|A cement kiln waste heat recovery power plant|
By Robert W. Timmerman PE, CEM, LEED AP
Buildings need both electric power and heat. Electric power runs lights, computers, and air conditioning; heat warms the building in winter, and heats domestic hot water year round. The total energy used by a building is the fuel burned to make electric power plus the fuel burned on site for heat. On a nationwide basis, about 30% of the total energy used by buildings goes for heat. The percentages are higher in the Northeast and the Midwest. To make buildings fully renewable, a renewable supply of heat is needed in addition to a renewable source of power.
The Thermal Smart Grid
The Thermal Smart Grid would supply much of the heat energy needed by buildings from renewables such as solar heat, and by recycling otherwise wasted heat from power and industrial plants,. The various sources of heat would be coordinated by real time controllers combined with a sophisticated rate schedule which would encourage the optimum use of resources to match each building’s particular need.
Availability of these sources would be enhanced by interseasonal thermal storage, storing heat in summer for use in winter.
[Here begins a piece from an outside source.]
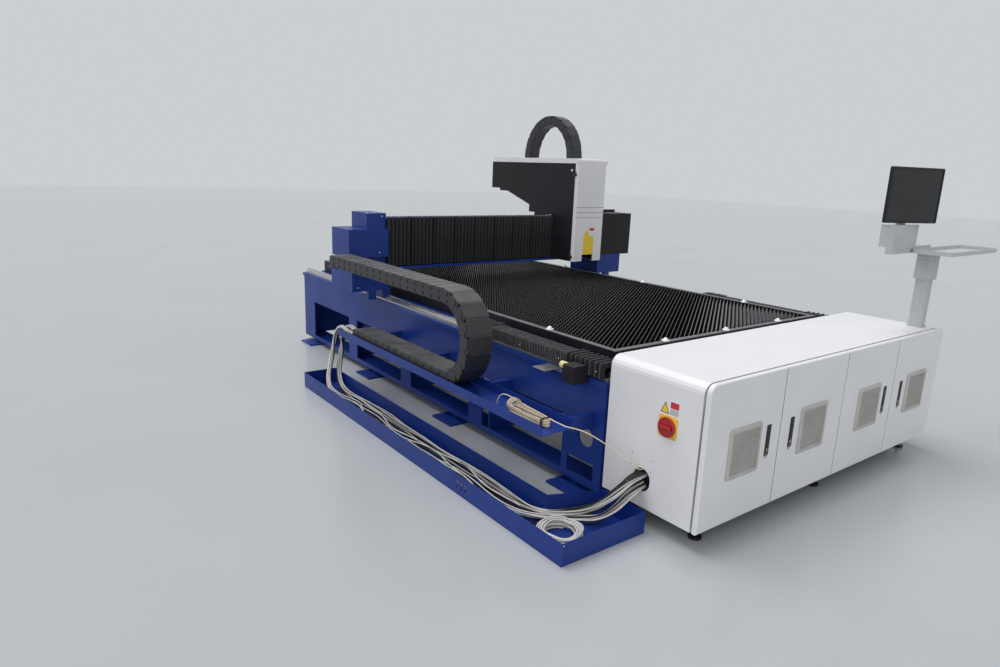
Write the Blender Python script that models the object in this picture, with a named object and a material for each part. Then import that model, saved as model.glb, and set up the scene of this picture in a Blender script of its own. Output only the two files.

This technology has been demonstrated in Europe, and designs have been prepared for an interseasonal storage project in Massachusetts. The economies of scale with thermal storage give the Thermal Smart Grid a natural advantage over smaller scale systems. Interseasonal thermal storage extends the amount of heat available, and might make possible the storage of winter cold for efficient summer cooling. The same distribution system could distribute cooling in sumer.
Potential Energy Savings
By recycling the waste heat from fossil fired power plants within economic thermal transmission distances of population centers, the Thermal Smart Grid would save about 5% of the total energy used by buildings, and would reduce carbon dioxide emissions by about 75 million tons per year. Use of other heat sources would increase the savings: a combination of solar energy with interseasonal storage could increase the savings to perhaps 12% of the total energy used by buildings, which would be 40% of the fuel burned to heat buildings.
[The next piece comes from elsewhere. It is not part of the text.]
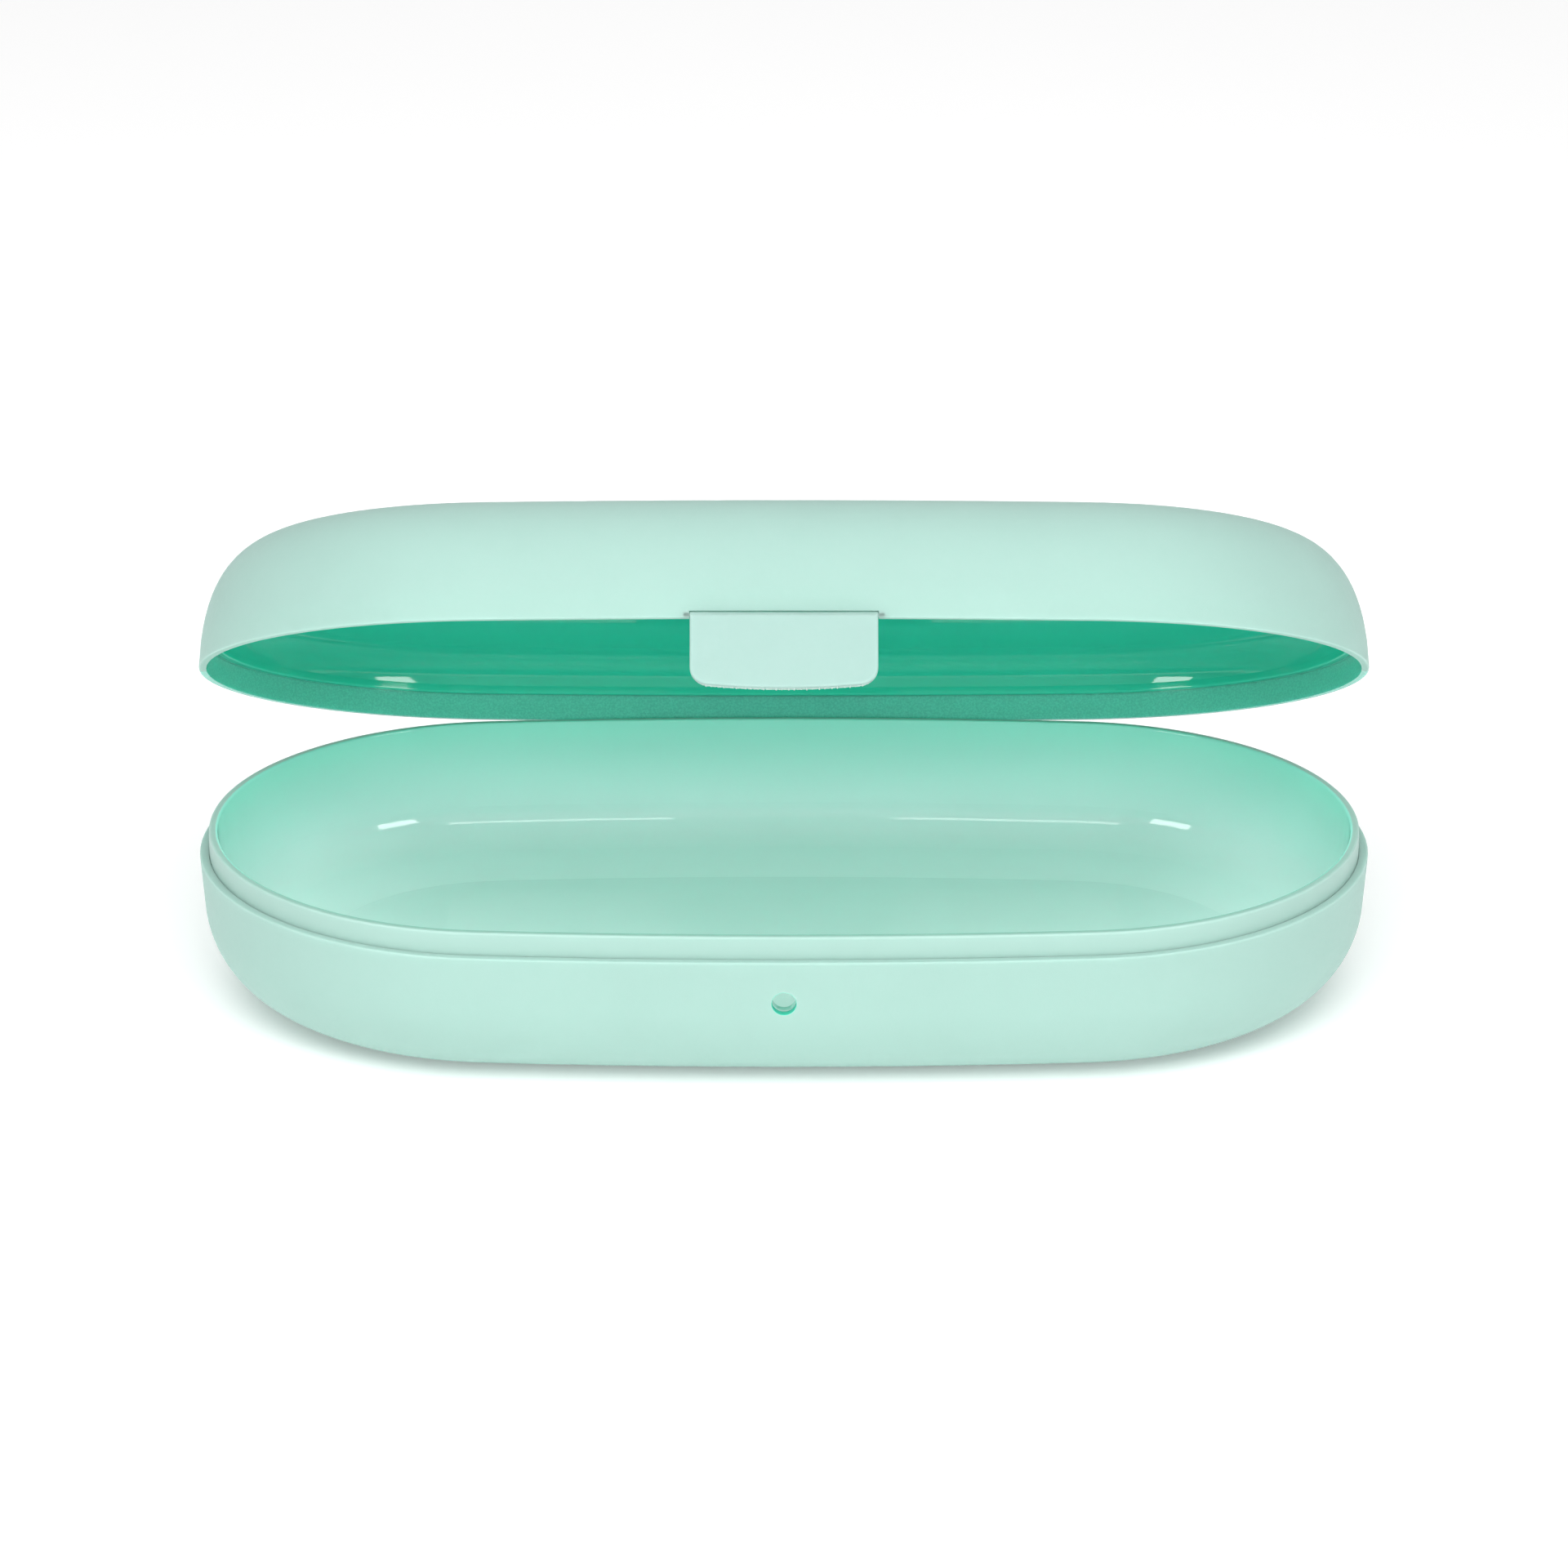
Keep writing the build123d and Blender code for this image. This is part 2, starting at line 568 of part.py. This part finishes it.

The Parts of the Smart Grid
Just as the Electrical Smart Grid, the Thermal Smart Grid is a system, that includes sources of heat, heat customers, piping to interconnect them, short term and long term thermal storage, and controls to manage the system and interconnections. The grid itself would be a piping network operating a relatively low temperature in order to obtain heat at high efficiency. At the design maximum water temperature of 120F (50C), heat is available at reasonable efficiencies from simple solar collectors and from recycled power plant and industrial waste heat. Use of water at this temperature for heating is an established technology.
Just with electrical grids, an overall control system would manage the Thermal Smart Grid. This would take the form of an executive controller that would match the daily demand for heat with the resources available. Surplus heat would go to storage, and shortages would be made up from storage, or from local heating systems. Overall control would be assisted by an innovative rate schedule, where customers contract for a fixed flow rate of hot water, and are billed for the quantity they use, as well as the monthly bill for the quantity. This gives the customers the flexibility to optimize how their buildings use heat.